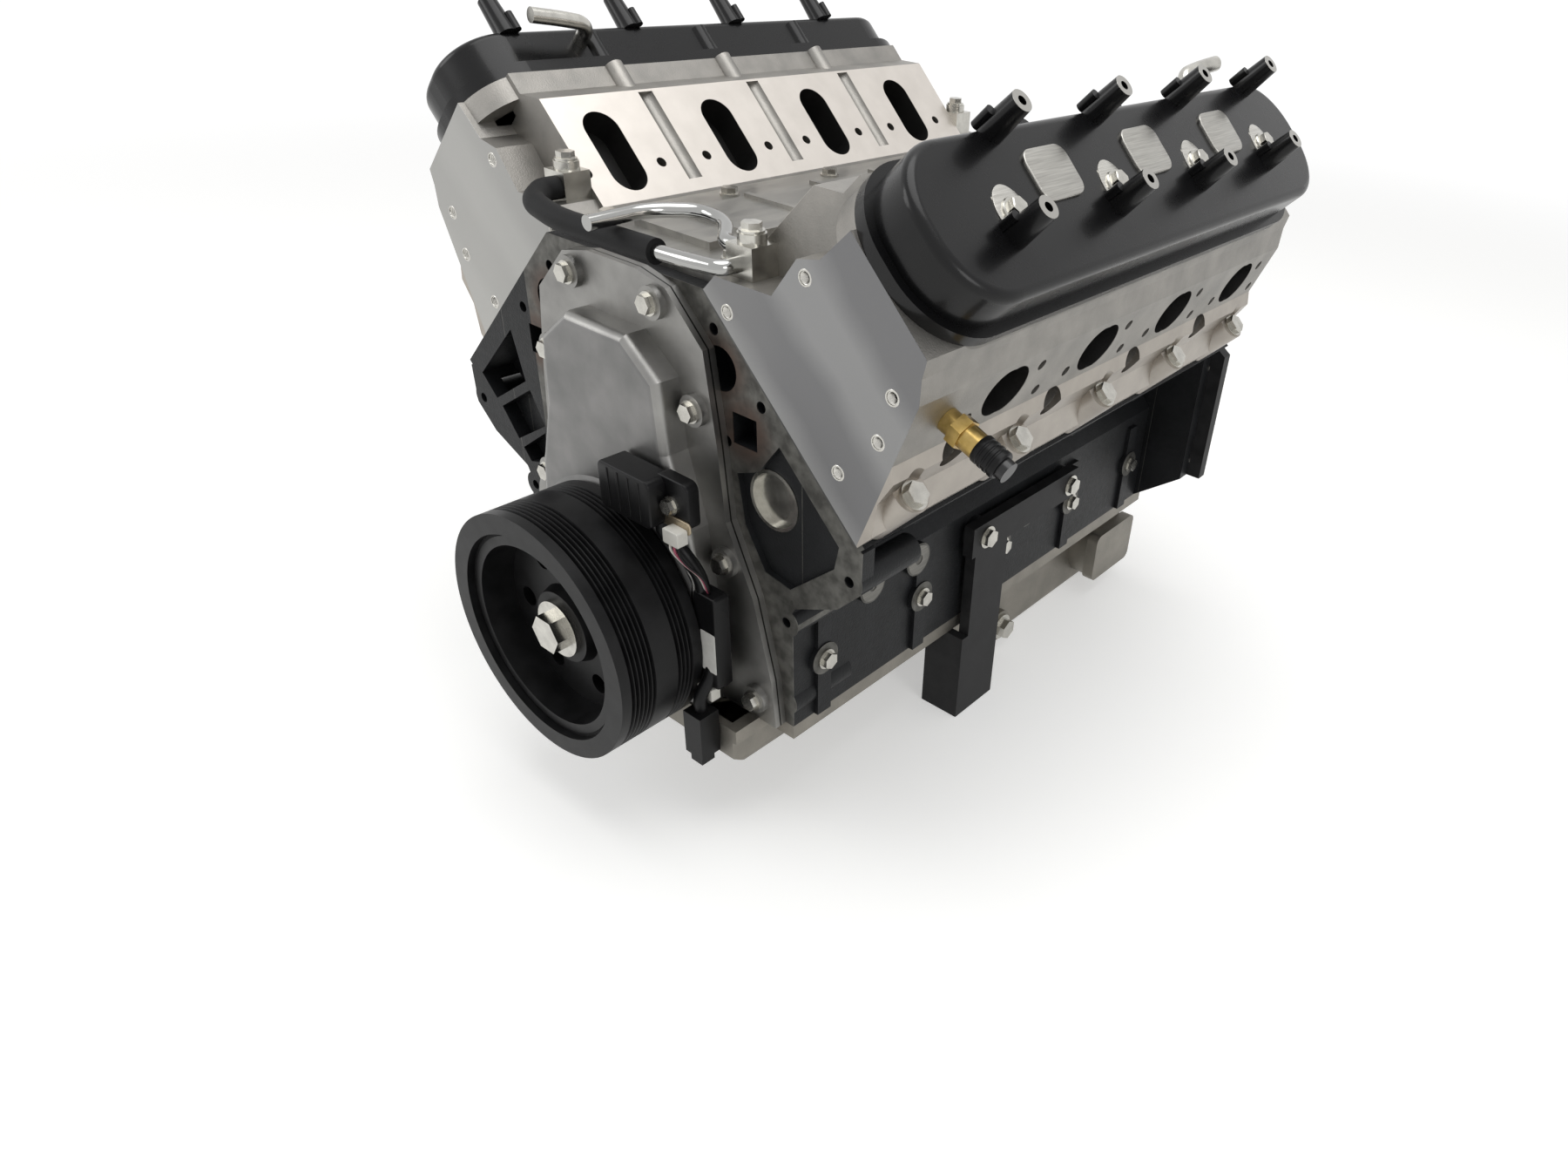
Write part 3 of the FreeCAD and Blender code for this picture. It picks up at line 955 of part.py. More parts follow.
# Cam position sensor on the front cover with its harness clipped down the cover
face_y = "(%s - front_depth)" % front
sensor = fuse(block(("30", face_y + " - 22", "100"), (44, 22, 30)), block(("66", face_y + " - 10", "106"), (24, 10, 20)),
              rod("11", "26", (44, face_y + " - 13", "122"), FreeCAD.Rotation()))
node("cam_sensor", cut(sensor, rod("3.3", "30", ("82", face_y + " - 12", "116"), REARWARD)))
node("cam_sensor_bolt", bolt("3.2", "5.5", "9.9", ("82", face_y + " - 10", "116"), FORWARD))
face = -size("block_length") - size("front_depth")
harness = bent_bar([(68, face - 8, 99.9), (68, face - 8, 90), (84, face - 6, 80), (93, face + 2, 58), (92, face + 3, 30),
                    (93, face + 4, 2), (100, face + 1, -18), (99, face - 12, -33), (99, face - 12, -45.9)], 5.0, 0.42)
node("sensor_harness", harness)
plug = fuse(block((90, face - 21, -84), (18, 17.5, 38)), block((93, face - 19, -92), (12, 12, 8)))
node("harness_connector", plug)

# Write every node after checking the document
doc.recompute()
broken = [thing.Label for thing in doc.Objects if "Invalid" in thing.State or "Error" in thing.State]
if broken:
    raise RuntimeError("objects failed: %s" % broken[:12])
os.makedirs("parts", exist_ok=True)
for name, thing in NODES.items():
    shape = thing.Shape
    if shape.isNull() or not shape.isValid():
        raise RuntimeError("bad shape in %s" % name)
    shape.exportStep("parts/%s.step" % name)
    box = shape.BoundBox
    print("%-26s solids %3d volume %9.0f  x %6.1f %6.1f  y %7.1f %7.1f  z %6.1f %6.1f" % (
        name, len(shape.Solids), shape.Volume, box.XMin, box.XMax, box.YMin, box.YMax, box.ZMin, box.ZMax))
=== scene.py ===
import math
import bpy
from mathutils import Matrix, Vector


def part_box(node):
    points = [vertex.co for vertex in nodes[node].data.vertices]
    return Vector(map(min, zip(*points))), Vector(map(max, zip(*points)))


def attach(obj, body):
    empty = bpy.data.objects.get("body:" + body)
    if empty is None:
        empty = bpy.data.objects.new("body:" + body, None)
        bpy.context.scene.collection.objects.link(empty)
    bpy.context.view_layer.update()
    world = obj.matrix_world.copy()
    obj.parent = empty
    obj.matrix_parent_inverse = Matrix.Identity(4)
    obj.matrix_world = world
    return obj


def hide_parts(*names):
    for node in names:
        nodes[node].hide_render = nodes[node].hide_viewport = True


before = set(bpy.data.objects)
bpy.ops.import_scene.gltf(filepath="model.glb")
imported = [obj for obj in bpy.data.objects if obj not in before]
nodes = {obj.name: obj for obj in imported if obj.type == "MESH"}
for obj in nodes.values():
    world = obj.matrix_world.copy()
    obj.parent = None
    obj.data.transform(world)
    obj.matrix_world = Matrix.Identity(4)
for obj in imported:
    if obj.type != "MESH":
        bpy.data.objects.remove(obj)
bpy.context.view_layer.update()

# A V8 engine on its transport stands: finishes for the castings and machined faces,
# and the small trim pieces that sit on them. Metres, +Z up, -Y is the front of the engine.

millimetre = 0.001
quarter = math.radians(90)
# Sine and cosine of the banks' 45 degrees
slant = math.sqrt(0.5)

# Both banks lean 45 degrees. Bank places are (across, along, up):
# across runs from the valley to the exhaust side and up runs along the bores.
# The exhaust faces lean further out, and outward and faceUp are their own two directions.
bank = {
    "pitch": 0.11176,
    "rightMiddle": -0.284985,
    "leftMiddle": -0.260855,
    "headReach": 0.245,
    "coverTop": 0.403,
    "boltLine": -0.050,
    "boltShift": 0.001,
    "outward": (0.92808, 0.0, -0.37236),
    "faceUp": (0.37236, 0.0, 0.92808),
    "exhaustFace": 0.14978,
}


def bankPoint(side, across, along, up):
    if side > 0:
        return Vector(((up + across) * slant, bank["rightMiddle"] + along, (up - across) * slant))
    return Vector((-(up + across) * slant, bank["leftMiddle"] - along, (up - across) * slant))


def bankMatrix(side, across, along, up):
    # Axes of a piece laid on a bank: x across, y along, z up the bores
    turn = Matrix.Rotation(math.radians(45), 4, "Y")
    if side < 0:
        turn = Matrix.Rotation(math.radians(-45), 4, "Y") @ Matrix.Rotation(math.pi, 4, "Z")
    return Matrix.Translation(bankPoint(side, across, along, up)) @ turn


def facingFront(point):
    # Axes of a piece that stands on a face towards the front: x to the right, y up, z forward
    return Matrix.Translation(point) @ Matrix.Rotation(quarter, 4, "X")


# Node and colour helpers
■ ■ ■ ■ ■
--- Task statement ---
Identify and copy all lines with the word "imported".

--- Correct output ---
imported = [obj for obj in bpy.data.objects if obj not in before]
nodes = {obj.name: obj for obj in imported if obj.type == "MESH"}
for obj in imported:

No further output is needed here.